The effects of age on patient-reported outcome measures in total knee replacements.
Williams DP., Price AJ., Beard DJ., Hadfield SG., Arden NK., Murray DW., Field RE.
We present a comparison of patient-reported outcomes (PROMs) in relation to patient age, in patients who had received a total (TKR) or unicompartmental knee replacement (UKR). The outcome was evaluated using the Oxford knee score (OKS), EuroQol (EQ-5D) and satisfaction scores. Patients aged 65 to 84 years demonstrated better pre-operative function scores than those aged < 65 years (OKS, p = 0.03; EQ-5D, p = 0.048) and those aged ≥ 85 years (OKS, p = 0.03). Post-operative scores were comparable across age groups, but a linear trend for greater post-operative improvement in OKS and EQ-5D was seen with decreasing age (p < 0.033). The overall mean satisfaction score at six months was 84.9, but those aged < 55 years exhibited a lower mean level of satisfaction (78.3) compared with all other age groups (all p < 0.031).

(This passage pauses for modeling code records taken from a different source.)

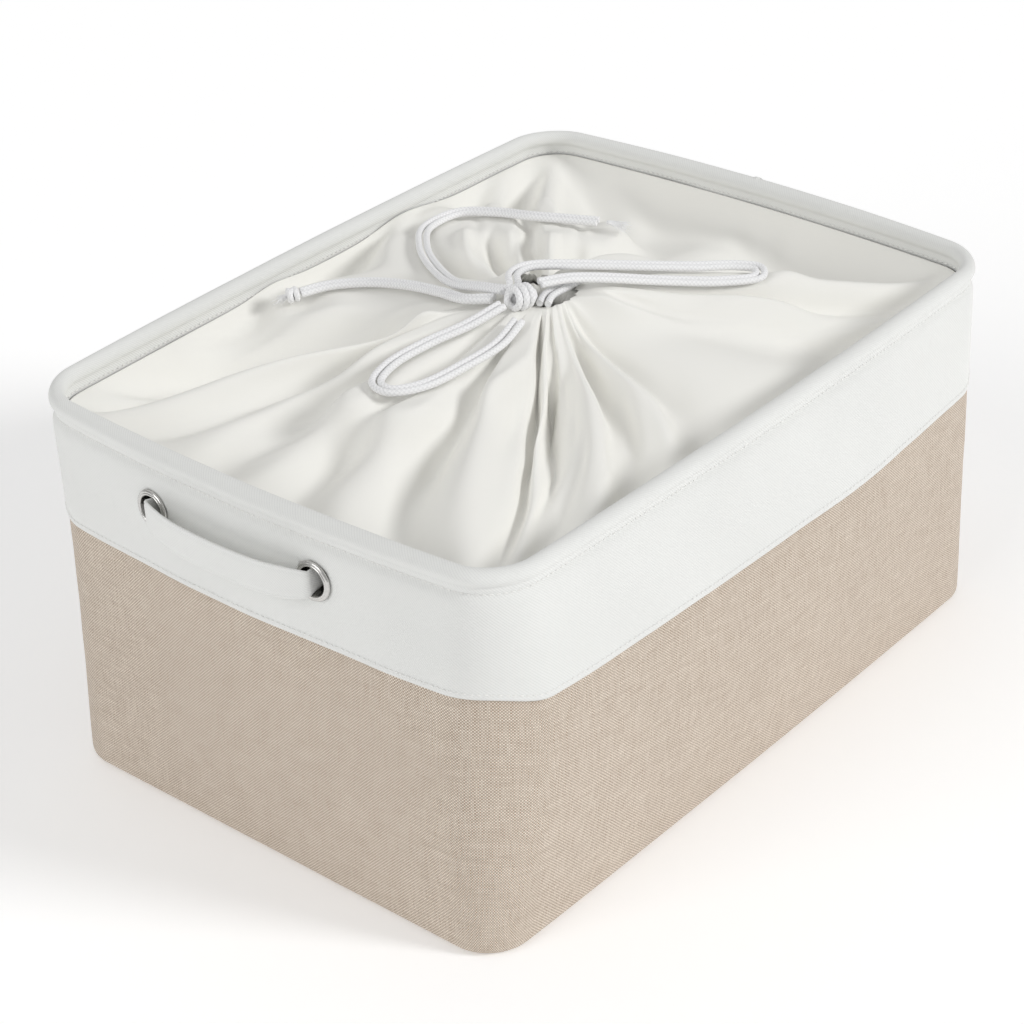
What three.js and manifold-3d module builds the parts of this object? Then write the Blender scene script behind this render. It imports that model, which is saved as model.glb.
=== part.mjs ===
// Fabric storage bin with a wire rim, two strap handles and a gathered drawstring cover.
// Millimetres, +Z up. Origin: centre of the flat base, on the floor. +X runs along the long side.
import * as THREE from 'three';
import { mergeVertices } from 'three/addons/utils/BufferGeometryUtils.js';
import Module from 'manifold-3d';

const wasm = await Module();
wasm.setup();

// ---- driving dimensions ----
const HEIGHT = 201;                       // floor to the top of the rolled rim
const RIM = { halfX: 190, halfY: 145, corner: 26, bowX: 10.4, bowY: 4.7 };
const BASE = { halfX: 199.5, halfY: 139.5, corner: 24, bowX: 0, bowY: 1.5 };
const BULGE = { x: 1.5, y: 10, top: 188, round: 6 };   // soft walls belly out between base and rim
const SEAM = 133;                         // height of the seam between the two outer fabrics on the long sides
const SEAM_RISE = { by: 5, from: 163, over: 26 };      // the seam climbs a little on the short sides
const CLOTH = 1;                          // outer fabric thickness
const GAP = 0.3;                          // clearance between touching pieces

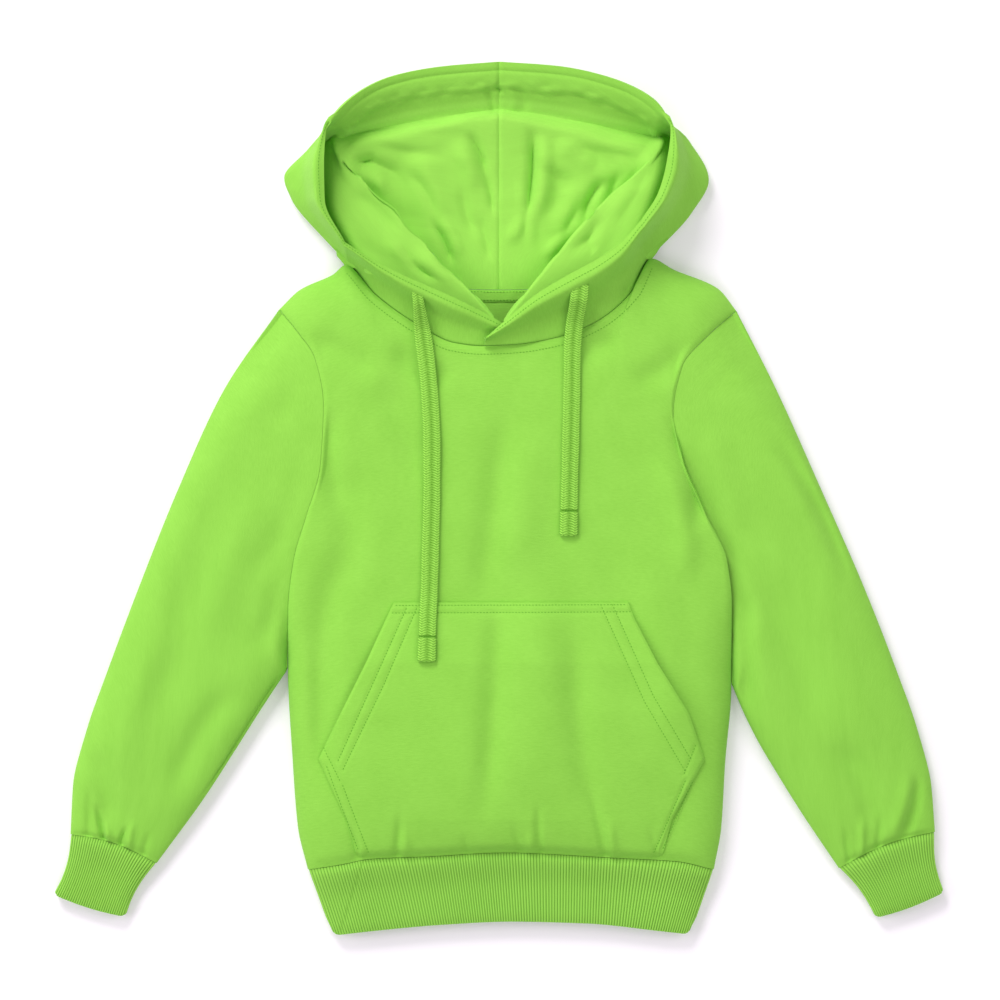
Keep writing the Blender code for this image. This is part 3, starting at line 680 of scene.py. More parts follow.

The cumulative overall two-year revision rate was 1.3%. This study demonstrates that good early outcomes, as measured by the OKS and EQ-5D, can be anticipated following knee replacement regardless of the patient's age, although younger patients gain greater improvement. However, the lower satisfaction in those aged < 55 years is a concern, and suggests that outcome is not fully encapsulated by the OKS and EQ-5D evaluation, and raises the question whether the OKS alone is an appropriate measure of pain and function in younger, more active individuals.